In August 2016, the Supreme Court split in deciding to put Mr. Grimm's injunction on hold pending a decision from the Court on whether to review the proceedings to date. On October 28, 2016, the Court announced that it would review the case, indicating it would focus on whether the Department of Education's guidance on transgender bathroom access should be viewed as having the force of law.

Last month, the Department of Education as well as the Department of Justice, now under the leadership of President Donald Trump's Administration, withdrew their previously-issued guidance documents on the transgender bathroom access issue. While both Mr. Grimm and the School Board urged the Supreme Court to move forward nonetheless with its review of the case, the Supreme Court with its Monday opinion declined to do so, sending the case back to the Fourth Circuit.

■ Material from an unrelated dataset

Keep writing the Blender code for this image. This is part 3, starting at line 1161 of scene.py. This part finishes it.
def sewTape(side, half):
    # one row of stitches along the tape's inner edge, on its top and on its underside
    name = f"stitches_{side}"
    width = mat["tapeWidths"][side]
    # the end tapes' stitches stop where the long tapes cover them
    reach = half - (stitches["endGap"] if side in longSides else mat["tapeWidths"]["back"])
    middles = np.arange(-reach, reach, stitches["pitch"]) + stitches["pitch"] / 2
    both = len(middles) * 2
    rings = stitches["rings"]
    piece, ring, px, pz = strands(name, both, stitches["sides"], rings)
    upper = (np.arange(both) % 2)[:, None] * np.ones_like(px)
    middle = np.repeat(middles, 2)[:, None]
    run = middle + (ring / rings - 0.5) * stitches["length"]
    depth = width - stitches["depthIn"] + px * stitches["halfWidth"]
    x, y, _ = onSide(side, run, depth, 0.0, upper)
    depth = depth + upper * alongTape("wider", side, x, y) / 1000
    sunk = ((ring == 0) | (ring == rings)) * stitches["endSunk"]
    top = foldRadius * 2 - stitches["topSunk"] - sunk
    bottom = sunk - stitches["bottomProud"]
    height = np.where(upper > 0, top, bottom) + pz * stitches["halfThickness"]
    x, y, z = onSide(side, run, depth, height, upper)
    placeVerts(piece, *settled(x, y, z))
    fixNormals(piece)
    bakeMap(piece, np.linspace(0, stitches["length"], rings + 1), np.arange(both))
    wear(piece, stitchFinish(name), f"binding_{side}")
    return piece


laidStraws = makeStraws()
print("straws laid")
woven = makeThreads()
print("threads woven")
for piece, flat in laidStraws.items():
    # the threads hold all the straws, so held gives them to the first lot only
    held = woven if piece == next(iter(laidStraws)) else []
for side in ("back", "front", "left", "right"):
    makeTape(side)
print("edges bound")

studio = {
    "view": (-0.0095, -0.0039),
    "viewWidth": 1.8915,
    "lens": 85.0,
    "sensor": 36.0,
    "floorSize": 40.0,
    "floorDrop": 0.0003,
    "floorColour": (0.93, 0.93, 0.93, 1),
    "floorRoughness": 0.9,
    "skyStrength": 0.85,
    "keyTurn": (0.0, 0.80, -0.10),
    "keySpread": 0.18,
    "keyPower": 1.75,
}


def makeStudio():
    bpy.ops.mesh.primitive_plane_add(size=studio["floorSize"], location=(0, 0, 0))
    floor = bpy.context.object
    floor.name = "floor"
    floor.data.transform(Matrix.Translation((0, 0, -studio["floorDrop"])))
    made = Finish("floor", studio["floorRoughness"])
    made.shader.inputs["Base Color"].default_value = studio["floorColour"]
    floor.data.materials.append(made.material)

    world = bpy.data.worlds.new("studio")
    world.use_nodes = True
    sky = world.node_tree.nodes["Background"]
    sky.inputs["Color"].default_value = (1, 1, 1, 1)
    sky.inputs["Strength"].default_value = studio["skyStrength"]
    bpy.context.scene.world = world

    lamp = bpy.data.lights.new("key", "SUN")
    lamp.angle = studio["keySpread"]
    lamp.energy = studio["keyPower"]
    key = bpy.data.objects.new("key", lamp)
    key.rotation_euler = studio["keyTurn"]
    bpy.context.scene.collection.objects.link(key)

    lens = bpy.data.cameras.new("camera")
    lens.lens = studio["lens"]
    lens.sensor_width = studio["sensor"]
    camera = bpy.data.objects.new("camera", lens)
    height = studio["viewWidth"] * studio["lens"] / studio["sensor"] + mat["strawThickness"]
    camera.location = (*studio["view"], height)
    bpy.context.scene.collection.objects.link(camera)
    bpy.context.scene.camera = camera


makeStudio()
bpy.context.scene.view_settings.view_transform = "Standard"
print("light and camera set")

It is hard to say what the Fourth Circuit will do with Mr. Grimm's claims this go-around, but it will likely ask the parties to submit new briefing on the Trump Administration's recent guidance withdrawal and may even press the new Administration to spell out where it stands on the meaning and reach of Title IX's ban on sex discrimination. Ultimately, the Supreme Court may not be able to avoid issuing its own opinion as to what Title IX's protections mean and how far they extend.

Gloucester County School Board v. G.G. is a Title IX case, but it has implications for the workplace and the protections afforded employees under federal employment laws, including Title VII. While the Supreme Court has for now punted on the issue, this case – and the executive guidance it is likely to prompt in areas including not only education but potentially federal employment law – warrant a close watch over the next year.